Depending on the lens / lenses that you currently have, you may need a new camera body and a new lens.

It's a bit of a catch-22:
Your D90 won't perform all too well even with something like the 18-35 1.8 Sigma lens. On the other hand, the D7100 paired with an old 18-50 kit lens will be lacking as well. If you have a decent prime lens, or any decent lenses, the D7100 is a great upgrade. Otherwise, consider a D7100 *and* a new lens at the same time.

Yeah, Paul brings up a good point. Go here, Tests and reviews for the lens Sigma 18-35mm F1.8 DC HSM A Nikon mounted on Nikon D7100 - DxOMark

and look at the Sigma 18-35mm lens's total score of 28--VERY good for a zoom lens of this type, and the 17 P-MPix count, or perceptual megapixel count, of the D7100, and then click on D90 under the camera icon, and see the overall score drop to 22 and 9 P-MPix...there's a big difference between 9 and 17 perceived Megapixels....that's not "a little bit" of difference, it's striking. It's an entirely different league with the ability to crop-in at the computer, or to shoot from longer distances.

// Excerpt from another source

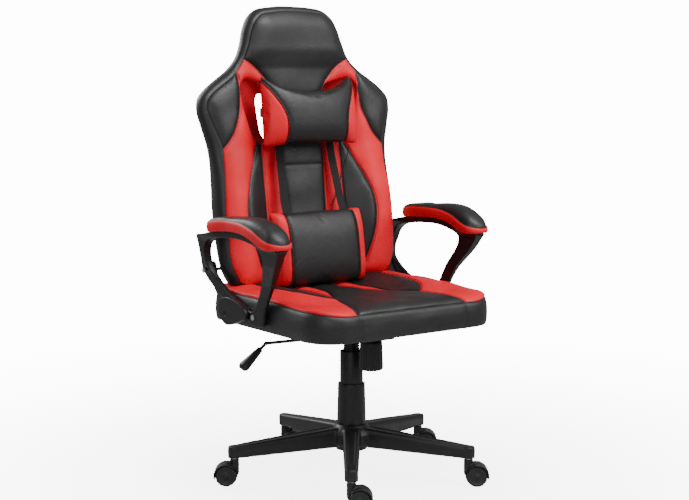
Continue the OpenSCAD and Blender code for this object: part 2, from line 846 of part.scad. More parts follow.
module lumbar_pillow() {
    color(black_leather)
        hull()
            for (s = [-1, 1], v = [-1, 1])
                translate([s * (lumbar_w / 2 - 14), mid_y(lumbar_mid + v * (lumbar_h / 2 - 26)) - 48,
                    foot_z + lumbar_mid + v * (lumbar_h / 2 - 26)])
                    scale([0.5, 1, 1]) sphere(r = 26, $fn = 24);
}

// Webbing that holds the head pillow: through both holes and across the rear
module head_strap() {
    h = head_pillow_mid;
    x = 88;
    front = mid_y(h) - 19;
    rear = mid_y(h) + rear_t + 3;
    z0 = foot_z + h - webbing_w / 2;
    color(fabric)
        union() {
            translate([-x, rear, z0]) cube([2 * x, webbing_t, webbing_w]);
            for (s = [-1, 1])
                translate([s * x - webbing_t / 2, front, z0]) cube([webbing_t, rear + webbing_t - front, webbing_w]);
        }
}

// Two bands that hang from behind the head pillow to the lumbar pillow
module lumbar_straps() {
    top_h = head_pillow_mid - head_pillow_h / 2 + 18;
    low_h = lumbar_mid + lumbar_h / 2 + 2;
    top_y = mid_y(top_h) - 15;
    low_y = mid_y(low_h) - 40;
    slope = atan2(low_y - top_y, top_h - low_h);
    color(fabric)
        for (s = [-1, 1])
            translate([s * 80, top_y, foot_z + top_h])
                rotate([slope, 0, 0])
                    rotate([0, s * -3, 0])
                        translate([-webbing_w / 2, -webbing_t, -norm([low_y - top_y, top_h - low_h])])
                            cube([webbing_w, webbing_t, norm([low_y - top_y, top_h - low_h])]);
}

// ---------- brackets and arms ----------

back_bolt = [back_foot_y + 38, foot_z + 50];
seat_bolt = [125, seat_z + 28];
arm_bolt = [8, seat_z + 33];

module bracket(s) {
    color(plastic)
        difference() {
            side_extrude(s > 0 ? bracket_x : -bracket_x - bracket_t, s > 0 ? bracket_x + bracket_t : -bracket_x)
                polygon(closed_spline([
                    [22, seat_z + 20], [150, seat_z + 14], [172, seat_z + 30], [190, seat_z + 62],
                    [back_bolt[0] + 18, back_bolt[1] - 12], [back_bolt[0] + 16, back_bolt[1] + 16],
                    [back_bolt[0] - 12, back_bolt[1] + 18], [back_bolt[0] - 22, back_bolt[1] - 8],
                    [150, seat_z + 62], [100, seat_z + 50], [24, seat_z + 48]], 3));
            bolt_holes(s, [seat_bolt, arm_bolt, back_bolt]);
        }
}

// Holes along X at the given places on one side of the chair
module bolt_holes(s, places) {
    for (p = places)
        translate([s * (bracket_x + 20), p[0], p[1]])
            rotate([0, 90, 0]) cylinder(d = bolt_d, h = 60, center = true);
}

module bracket_cover(s) {
    x0 = arm_x;
    x1 = arm_x + arm_t + 9;
    color(plastic)
        difference() {
            side_extrude(s > 0 ? x0 : -x1, s > 0 ? x1 : -x0)
                polygon(closed_spline([
                    [30, seat_z + 26], [48, seat_z + 21], [98, seat_z + 4], [122, seat_z + 2],
                    [140, seat_z + 12], [152, seat_z + 30], [150, seat_z + 56], [118, seat_z + 68],
                    [75, seat_z + 64], [45, seat_z + 53], [32, seat_z + 42]], 3));
            // hollow behind the face, which clears the arm's diagonal
            side_extrude(s > 0 ? x0 - 1 : -x0 - arm_t - 0.5, s > 0 ? x0 + arm_t + 0.5 : -x0 + 1)
                polygon([
                    [36, seat_z + 25], [100, seat_z + 8], [122, seat_z + 6], [136, seat_z + 14],
                    [147, seat_z + 32], [170, seat_z + 90], [0, seat_z + 90], [20, seat_z + 30]]);
            side_extrude(s > 0 ? x0 - 1 : -x0 - arm_t - 0.5, s > 0 ? x0 + arm_t + 0.5 : -x0 + 1)
                polygon(closed_spline(arm_outer, 3));
            // recess of the screw
            translate([s * (x1 + 6), seat_bolt[0], seat_bolt[1]])
                rotate([0, 90, 0]) cylinder(r = 5.5, h = 20, center = true);
        }
}

// Side bolts: bracket to seat
module bracket_bolts() {
    color(steel)
        for (s = [-1, 1], p = [seat_bolt])
            translate([s * (bracket_x - 22), p[0], p[1]])
                rotate([0, s * 90, 0])
                    union() {
                        cylinder(d = bolt_d, h = 22 + bracket_t + 3);
                        translate([0, 0, 22 + bracket_t]) cylinder(d = bolt_d * 1.7, h = 5);
                    }
}

// Side bolts that pass through the arm frame
module arm_bolts() {
    head = arm_x - bracket_x + arm_t;
    // the frame's outer face leans outwards at the upper bolt
    flare = 9.3;
    color(steel)
        for (s = [-1, 1]) {
            translate([s * (bracket_x - 22), arm_bolt[0], arm_bolt[1]])
                rotate([0, s * 90, 0])
                    union() {
                        cylinder(d = bolt_d, h = 22 + head + 2);
                        translate([0, 0, 22 + head]) cylinder(d = bolt_d * 1.7, h = 4);
                    }
            translate([s * (bracket_x - 30), back_bolt[0], back_bolt[1]])
                rotate([0, s * 90, 0])
                    union() {
                        cylinder(d = bolt_d, h = 30 + head + flare + 2);
                        translate([0, 0, 30 + head + flare]) cylinder(d = bolt_d * 1.7, h = 4);
                    }
        }
}

// Outer edge of the arm frame, seen from the side
arm_outer = [
    [188, pad_z - 21], [150, pad_z - 12], [90, pad_z - 4.5], [30, pad_z], [-22, pad_z - 1.5],
    [-68, pad_z - 13], [-100, pad_z - 29], [-136, pad_z - 31], [-128, pad_z - 48], [-112, pad_z - 72],
    [-72, seat_z + 115], [-40, seat_z + 62], [-30, seat_z + 20], [-10, arm_bottom], [18, arm_bottom + 1],
    [45, seat_z + 30], [80, seat_z + 43], [120, seat_z + 54], [160, seat_z + 66], [190, seat_z + 84],
    [217, seat_z + 104], [228, seat_z + 127], [217, seat_z + 165], [217, pad_z - 34], [206, pad_z - 22]];
// Edge of the window in the arm frame
arm_window = [
    [172, pad_z - 36], [140, pad_z - 28], [76, pad_z - 20], [6, pad_z - 18], [-45, pad_z - 27],
    [-66, pad_z - 44], [-62, seat_z + 165], [-33, seat_z + 118], [-10, seat_z + 78],
    [8, seat_z + 50], [30, seat_z + 45], [53, seat_z + 54],
    [101, seat_z + 69], [149, seat_z + 93], [184, seat_z + 118], [197, seat_z + 144],
    [191, pad_z - 54]];

module arm_frame(s) {
    inner = arm_x;
    pad_low = pad_reach - 24;
    pad_high = pad_reach + 22;
    color(plastic)
        difference() {
            intersection() {
                side_extrude(-400, 400)
                    difference() {
                        polygon(closed_spline(arm_outer, 3));
                        polygon(closed_spline(arm_window, 3));
                    }
                translate([0, 500, 0])
                    rotate([90, 0, 0])
                        linear_extrude(height = 1000)
                            polygon([
                                [s * inner, arm_bottom - 20], [s * (inner + arm_t), arm_bottom - 20],
                                [s * (inner + arm_t), seat_z + 86], [s * (inner + arm_t + 4), seat_z + 115],
                                [s * (pad_reach + 7), seat_z + 165], [s * (pad_reach + 14), pad_z - 36],
                                [s * pad_high, pad_z - 20], [s * pad_high, pad_z + 20],
                                [s * pad_low, pad_z + 20], [s * pad_low, pad_z - 22],
                                [s * (pad_reach - 12), pad_z - 40],
                                [s * (pad_reach - 15), seat_z + 165], [s * inner, seat_z + 118]]);
            }
            bolt_holes(s, [arm_bolt]);
            // twelve-sided hole that clears the upper bolt
            translate([s * (bracket_x + 20), back_bolt[0], back_bolt[1]])
                rotate([0, 90, 0]) cylinder(d = bolt_d / cos(15), h = 60, center = true, $fn = 12);
        }
}

// Upper edge of the pad, then its lower edge, seen from the side
pad_side = [
    [155, pad_z + 6], [148, pad_z + 19], [127, pad_z + 23], [44, pad_z + 29], [-20, pad_z + 34],
    [-55, pad_z + 34], [-92, pad_z + 24], [-124, pad_z + 8], [-146, pad_z - 10], [-146, pad_z - 24],
    [-136, pad_z - 30.5], [-100, pad_z - 28.5], [-68, pad_z - 12.5], [-22, pad_z - 1], [30, pad_z + 0.5],
    [90, pad_z - 4], [142, pad_z - 10.3], [152, pad_z - 8]];

module arm_pad(s) {
    r = pad_w / 2;
    color(red_leather)
        intersection() {
            side_extrude(-400, 400)
                difference() {
                    polygon(closed_spline(pad_side, 3));
                    polygon(closed_spline(arm_outer, 3));
                }
            linear_extrude(height = pad_z + 100)
                translate([s * pad_reach, 0])
                    union() {
                        polygon([[-r, -112], [r, -112], [r * 0.82, 140], [-r * 0.82, 140]]);
                        translate([0, -112]) circle(r = r);
                        polygon([[-r * 0.82, 140], [r * 0.82, 140], [r * 0.6, 156], [-r * 0.6, 156]]);
                    }
        }
}

base_star();
caster_stems();
caster_body(0);  // caster_body_1
caster_axle(0);  // caster_axle_1
wheel(0, 1);  // wheel_1a
wheel(0, -1);  // wheel_1b
caster_body(1);  // caster_body_2
caster_axle(1);  // caster_axle_2
wheel(1, 1);  // wheel_2a
wheel(1, -1);  // wheel_2b
caster_body(2);  // caster_body_3
caster_axle(2);  // caster_axle_3
wheel(2, 1);  // wheel_3a
wheel(2, -1);  // wheel_3b
caster_body(3);  // caster_body_4
caster_axle(3);  // caster_axle_4
wheel(3, 1);  // wheel_4a
wheel(3, -1);  // wheel_4b
caster_body(4);  // caster_body_5
caster_axle(4);  // caster_axle_5
wheel(4, 1);  // wheel_5a
wheel(4, -1);  // wheel_5b
column_tube();
tube_bushing();
thrust_bearing();
lift_clip();
piston_rod();
gas_cylinder();
release_button();
cover_lower();
cover_middle();
cover_upper();
mech_housing();
mech_plate();
tilt_pin();
tilt_spring();
tension_knob();
tension_bolt();
lever_bush();
lever_rod();
lever_handle();
seat_board();
seat_cushion();
seat_bolts();
back_frame();
back_cushion();
head_pillow();
head_strap();
lumbar_pillow();
lumbar_straps();
bracket(-1);  // bracket_left
bracket(1);  // bracket_right
bracket_cover(-1);  // bracket_cover_left
bracket_cover(1);  // bracket_cover_right
bracket_bolts();
arm_bolts();
arm_frame(-1);  // arm_frame_left
arm_frame(1);  // arm_frame_right
arm_pad(-1);  // arm_pad_left
arm_pad(1);  // arm_pad_right
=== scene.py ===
"""Gaming chair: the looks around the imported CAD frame."""
import math
import bmesh
import bpy
import numpy as np
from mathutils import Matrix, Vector
from mathutils.bvhtree import BVHTree
from mathutils.geometry import delaunay_2d_cdt


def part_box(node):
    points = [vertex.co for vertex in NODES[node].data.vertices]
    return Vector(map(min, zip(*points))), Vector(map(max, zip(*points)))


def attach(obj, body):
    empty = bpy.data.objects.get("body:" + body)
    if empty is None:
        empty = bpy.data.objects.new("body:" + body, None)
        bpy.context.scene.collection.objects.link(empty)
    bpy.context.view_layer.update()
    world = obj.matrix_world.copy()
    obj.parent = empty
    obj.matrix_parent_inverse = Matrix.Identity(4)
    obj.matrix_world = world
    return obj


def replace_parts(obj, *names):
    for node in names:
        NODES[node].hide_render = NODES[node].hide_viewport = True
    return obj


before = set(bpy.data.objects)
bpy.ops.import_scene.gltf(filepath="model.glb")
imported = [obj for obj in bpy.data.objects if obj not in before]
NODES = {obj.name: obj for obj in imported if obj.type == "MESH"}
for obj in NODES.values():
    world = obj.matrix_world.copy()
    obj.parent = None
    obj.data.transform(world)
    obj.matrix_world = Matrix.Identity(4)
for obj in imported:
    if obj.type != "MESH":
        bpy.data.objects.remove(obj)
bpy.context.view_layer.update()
SIDES = (-1, 1)

# ---------- places taken from the frame ----------
SEAT_LOW, SEAT_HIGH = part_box("seat_cushion")
BACK_LOW, BACK_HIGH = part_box("back_cushion")
FOOT_Z = BACK_LOW.z
LEAN = math.tan(math.radians(8))
FOOT_Y = 0.175


# ---------- numbers and curves ----------
def ramp(low, high, x):
    """Smooth step from 0 at low to 1 at high."""
    t = np.clip((np.asarray(x, float) - low) / (high - low), 0, 1)
    return t * t * (3 - 2 * t)


def spline(points, step, closed=False):
    """A smooth curve through 2D or 3D points, sampled about every step."""
    p = np.array(points, float)
    if closed:
        p = np.vstack([p[-2:], p, p[:3]])
    else:
        p = np.vstack([2 * p[0] - p[1], p, 2 * p[-1] - p[-2]])
    gap = np.maximum(np.linalg.norm(np.diff(p, axis=0), axis=1), 1e-9)
    slope = np.diff(p, axis=0) / gap[:, None]
    w0, w1 = gap[:-1, None], gap[1:, None]
    tangent = (slope[:-1] * w1 + slope[1:] * w0) / (w0 + w1)
    out = []
    first, last = (1, len(p) - 4) if closed else (0, len(p) - 3)
    for i in range(first, last):
        a, b, length = p[i + 1], p[i + 2], gap[i + 1]
        count = max(1, round(length / step))
        for t in np.arange(count) / count:
            h00, h10 = (1 + 2 * t) * (1 - t) ** 2, t * (1 - t) ** 2
            h01, h11 = t * t * (3 - 2 * t), t * t * (t - 1)
            out.append(h00 * a + h10 * length * tangent[i]
                       + h01 * b + h11 * length * tangent[i + 1])
    if not closed:
        out.append(p[-2])
    return np.array(out)


def mirrored(curve):
    return np.array(curve) * ([-1] + [1] * (np.array(curve).shape[1] - 1))


def left_of(line):
    """Unit normals of an open 2D line, to its left."""
    ahead = np.gradient(line, axis=0)
    return np.stack([-ahead[:, 1], ahead[:, 0]], 1) / np.linalg.norm(ahead, axis=1)[:, None]


def nearest(points, place):
    """Index of the point that lies nearest to a place."""
    return np.argmin(np.linalg.norm(points - place, axis=1))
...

Still...it's the CAMERA that's bringing home the bacon in this...the lens is the same...but with a much newer-sensored camera, the lens is "leveraged". And it's not just resolution, you are also getting as mentioned, the wider dynamic range, the better shadow recovery, lower noise, and a MAJOR advantage at higher ISO setting being actually usable, and not just junk-producing emergency numbers on an LCD scale.